June 21st

Compulsively picking at my lips today, as I’ve done most days since I was a teenager. I don’t remember exactly when or why it started, but I know that it hasn’t stopped yet. I’m hoping it will one day. Maybe I’ll live with it my whole life, but I’ll try not to. I’ll try harder than I’ve tried so far, which is not very hard.

It’s a disorder called dermatillomania, and it’s sort of embarrassing to talk about. I don’t know why I’m talking about it now, other than the fact I couldn’t stop thinking about it when I sat down to write. I’d just applied lip balm, and I knew that I didn’t want to do it, yet there I was (yet again).

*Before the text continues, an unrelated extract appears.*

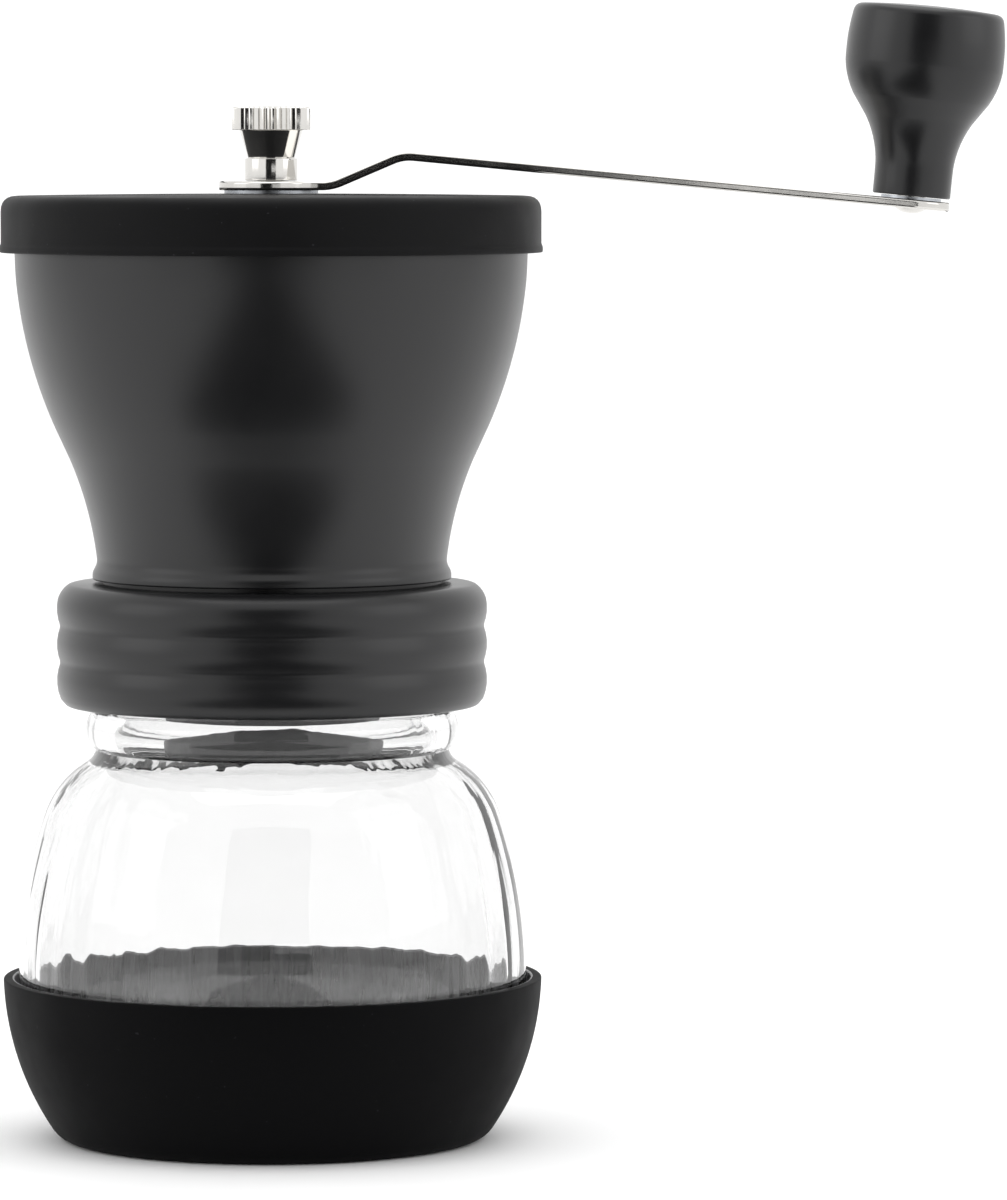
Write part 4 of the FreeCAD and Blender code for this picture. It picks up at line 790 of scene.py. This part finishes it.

These moments are the weakest I ever feel, apparently powerless to this act that I’m performing myself—to myself; on myself. I’ll add it to the list of things I should speak with a therapist about. Humans are so amazing and so capable (and so capable of change), but I suspect many of us have something like this that holds a strange power over us.

Procrastinating at precisely the wrong time.

Staying up late when you’re exhausted.

Replaying an embarrassing moment.

Doomscrolling when you’re sad.

Picking at your cuticles.

You know you’re not supposed to do it, and yet you do it. You know it will cause you some future pain, and yet here you are. They might not be all-the-time things, they might just be sometimes things, but I suspect that many of us experience this moment of apparent powerlessness.

I’m writing this when I should be doing something else, in fact, and on that note I’ll stop and I’ll start doing the other thing instead. Occasionally your mind will let you choose, even when it doesn’t necessarily want to. I’ll take those moments when I can find them; I’ll take this one right now.